Abstract

A task-oriented dialogue system (TOD) is an important application of artificial intelligence. In the past few years, works on personalized TODs have attracted increased research attention and have seen much progress. The main challenge of such dialogue systems is finding ways to exploit user profiles under conditions of fixed and monolithic dialogue style. However, most of the existing works overlook the observation that the personalization capability of the dialogue system is fundamental and generic, and they treat all attributes of the user profile equally throughout the dialogue flows, which makes them inadequate for developing a well-performing personalized TOD. In this paper, we propose a two-stage learning framework equipped with GPT2 as a backbone to alleviate the above two problems.

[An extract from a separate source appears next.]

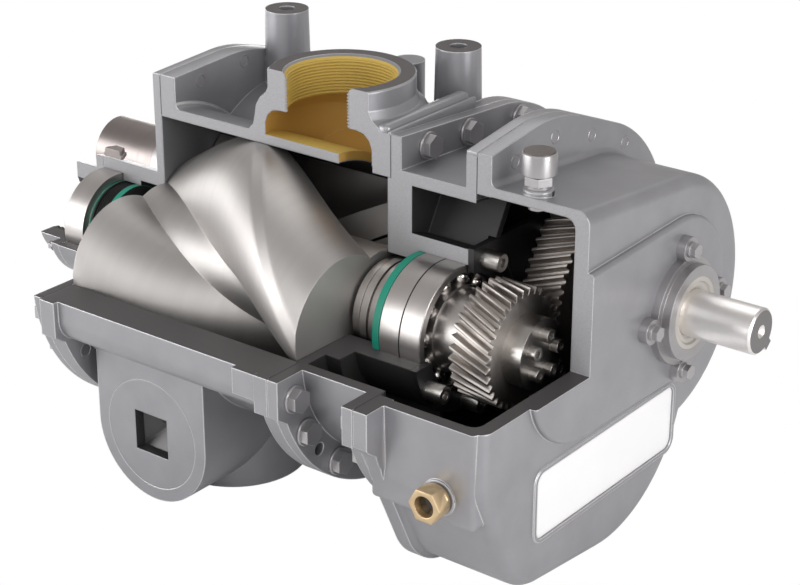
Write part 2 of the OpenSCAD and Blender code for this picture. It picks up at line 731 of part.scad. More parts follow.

In the first learning phase, we finetune the GPT2 model on the personalized open-domain dialogues to preliminarily acquire personalization power. Then, we transfer this power to personalized task-oriented dialogues for the second stage of learning. After that, we enable the proposed model to be capable of the desired personalization capacity. Moreover, we present a dynamic profile fusion mechanism and an auxiliary task that detects which attributes contribute to the current utterance to facilitate the model’s performance. Eventually, we rewrite the attribute descriptions of user profiles in sentences to mitigate the consistency gap between the open-domain and task-oriented dialogues. The experimental results show that the proposed model achieves superior results compared to the state-of-the-art models on two versions of the Personalized bAbI dataset.